At the heart of the problem was the Lockheed Martin En Route Automation Modernisation (Eram) system that models where aircraft are flying to help ensure they do not collide, said the news agency.

A spokeswoman for the US Federal Aviation Administration (FAA) said the presence of the U-2 led the Eram system to work out if it was on a crash course with lots of lower altitude flights.

The ambiguous flight plan that was filed by the U-2 also contributed to the amount of work the system had to do to ensure crashes were avoided.

All that work "used a large amount of available memory and interrupted the computer's other flight-processing functions", the spokeswoman told Reuters.

With the main computer locked up, air traffic controllers in the affected area reverted to a back-up computer system. In addition, information about flights was swapped with other air traffic control centres via phone, and aircraft were logged using paper slips.

The FAA has now updated regulations to ensure accurate flight and altitude plans are filed for similar journeys. In addition, more memory has been added to the computer system to ensure it does not suffer the same problem in the future.

This sounds far more like poor programming/system design than anything the U-2 did. The system should have taken altitude seperation into account or allow the controllers to manually enter that data to avoid a Conflict Alert. After all, we could do this in years prior.

Looks like the U-2 is becoming a scapegoat.
 
F-14D said:
This sounds far more like poor programming/system design than anything the U-2 did. The system should have taken altitude seperation into account or allow the controllers to manually enter that data to avoid a Conflict Alert. After all, we could do this in years prior.

Looks like the U-2 is becoming a scapegoat.

Exactly.
 
It's mainly a data entry issue, combined with bad error trapping. The flight plan as filed gave the U-2's altitude as "on top above FL 600" (or words to that effect) indicating that the plane was going to be above controlled airspace. As it was entered into ERAS, it just said "on top" and the system assumed "above FL 0." That triggered the much larger set of calculations that jammed up the system.
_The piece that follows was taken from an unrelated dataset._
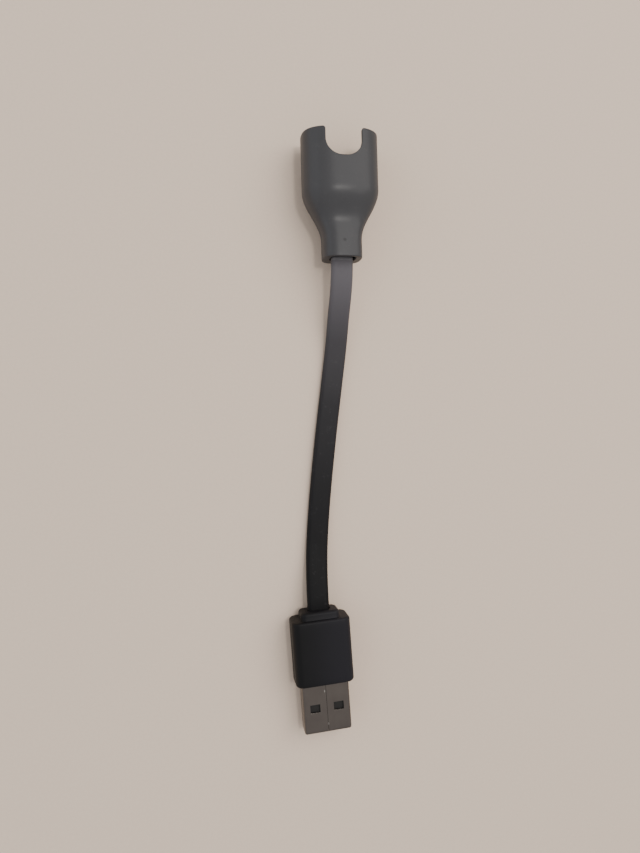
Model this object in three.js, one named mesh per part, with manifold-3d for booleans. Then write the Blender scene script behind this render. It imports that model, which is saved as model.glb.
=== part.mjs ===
// Charging lead for a wrist tracker: a clip-in cradle with two sprung contact pins, a short flat cable
// and a moulded USB plug, lying on its back.
// Millimetres. The cradle's axis runs along Y with its mouth towards +Y, its front faces +Z, and the
// origin lies on the surface below the middle of the cradle.

import * as THREE from "three";
import { LoftGeometry } from "three/addons/geometries/LoftGeometry.js";
import { mergeVertices } from "three/addons/utils/BufferGeometryUtils.js";
import Module from "manifold-3d";

const wasm = await Module();
wasm.setup();

// ---------------------------------------------------------------- driving dimensions

// Tracker capsule that the cradle holds, and the cradle around it.
const CAPSULE_WIDTH = 15.7;
const CAPSULE_THICKNESS = 10.5;
const CAPSULE_CLEARANCE = 0.1;
const SIDE_WALL = 1.6;
const FACE_WALL = 1.1;
const CRADLE_LENGTH = 30.6;
const CUP_STRAIGHT = 13.6; // from the rim down to where the shoulders begin
const SHOULDER_LENGTH = 12.5; // as seen from the front; the faces close in over a shorter stretch
const FACE_SHOULDER_LENGTH = 9.0;
const CUP_ROUNDNESS = 2.6; // exponent of the oval section: 2 is an ellipse
const CAVITY_ROUNDNESS = 2.9;
const RIM_ROUNDING = 0.4;
const NECK_SIDE_WALL = 1.025;
const NECK_THICKNESS = 8.4;
const NECK_ROUNDNESS = 3.2;
const NECK_END_ROUNDING = 0.25;

// Hollow of the cup: straight for the capsule's body, then narrowing round its end.
const SEAT_DEPTH = 19.1;
const SEAT_WIDTH = 11.6;
const SEAT_THICKNESS = 8.6;
const CAPSULE_END_LENGTH = 6.2;

// Thumb notches in the front and the back wall.
const FRONT_NOTCH = { width: 9.0, depth: 6.9, corner: 4.0, tip: 0.7 };
const BACK_NOTCH = { width: 14.0, depth: 9.3, corner: 5.0, tip: 0.7 };

// Contact carrier, sprung pins and their board.
const GAP = 0.3; // between pieces that are moulded or pressed together
const CARRIER_WIDTH = 8.6;
const CARRIER_THICKNESS = 6.2;
const CARRIER_LENGTH = 3.0;
const CARRIER_CORNER = 1.5;
const PIN_SPACING = 4.4;
const PIN_STAND_OUT = 1.3;
const PLUNGER_RADIUS = 0.5;
const PLUNGER_COLLAR = 0.12; // how far its foot is wider than its shank
const FOOT_THICKNESS = 0.4;
const RUNNING_CLEARANCE = 0.08;
const BARREL_RADIUS = 0.9;
const BARREL_LENGTH = 3.6;
const BARREL_SINK = 0.3;
const BARREL_LIP = 0.3;
const BARREL_FLOOR = 0.5;
const BARREL_FLANGE = 0.3;
const BARREL_TAIL_RADIUS = 0.35;
const BARREL_TAIL_LENGTH = 1.9;
const SPRING_WIRE_RADIUS = 0.08;
const SPRING_RADIUS = 0.42;
const SPRING_TURNS = 5;
const BOARD_HEIGHT = 5.4;
const BOARD_THICKNESS = 0.8;
const BOARD_CORNER = 0.8;
const SOLDER_RADIUS = 0.9;
const SOLDER_HEIGHT = 0.55;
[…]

http://flightclub.jalopnik.com/so-heres-what-i-was-told-by-air-traffic-control-special-1571329826
 
TomS said:
It's mainly a data entry issue, combined with bad error trapping. The flight plan as filed gave the U-2's altitude as "on top above FL 600" (or words to that effect) indicating that the plane was going to be above controlled airspace. As it was entered into ERAS, it just said "on top" and the system assumed "above FL 0." That triggered the much larger set of calculations that jammed up the system.

http://flightclub.jalopnik.com/so-heres-what-i-was-told-by-air-traffic-control-special-1571329826

Interesting article. Thanks for the reference. Looks like we have a new, modern, more advanced system that when encountering a data entry error that would have been easily dealt with in the past cascaded with all the speed of our new technology to a state where it essentially ate itself.

One wag's definition of Engineering: "The process of improving something to the point where it no longer works".